The Director General emphasized that tools such as Twitter have been used to communicate with stakeholders. The example given was the communication about the website changing to Canada.ca and the need for all charities to change their receipts by March 2019. Communication in many forms is being used by the CRA. They have educational tools such as videos and webinars on topics like golf tournaments and gift cards.
Lots of work to do
The final wrap up comment by the Director General was that there is lots going on at the CRA Charities Directorate now, they have lots more to do and they thank and appreciate the contribution from those practitioners, many of them who were in the room, who are advisors to the CRA in this process.

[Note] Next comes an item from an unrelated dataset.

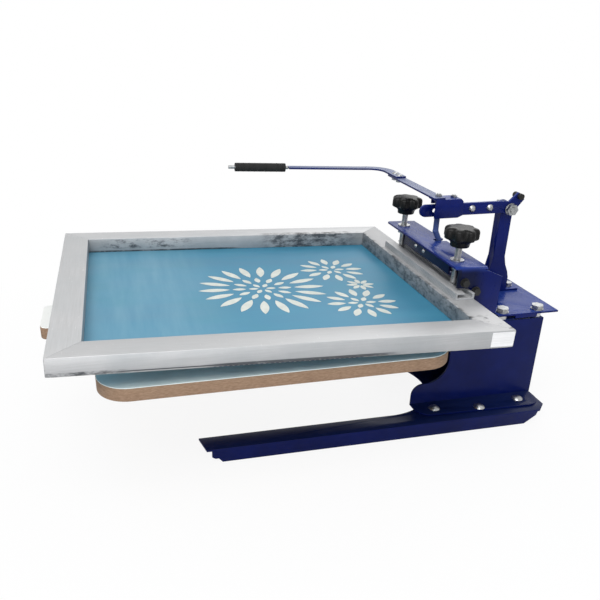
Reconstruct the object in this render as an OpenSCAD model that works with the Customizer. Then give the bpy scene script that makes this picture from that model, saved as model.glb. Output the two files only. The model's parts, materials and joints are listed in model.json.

So the message that we took away from CRA for lunch was that this year we will have much to do as we receive the revised guidance documents that will soon be published and see the long-awaited Minister’s response to the political activities panel report. When the relief of poverty and advancement of education and related business guidances come out there will be lots of work for us to do to analyze and advise our clients. When the foreign activities guidance is released and the issue of direction and control is given an overhaul this will provide hope for many organizations that perhaps their regulatory burdens will be reduced. Finally, we will look for the influence of the CRA Charities Directorate in the inter-governmental initiative for the CMHC housing and the Social Innovation and Social Finance Strategy issue that we were advised will soon be released through Employment and Social Development Canada. I’m holding my breath.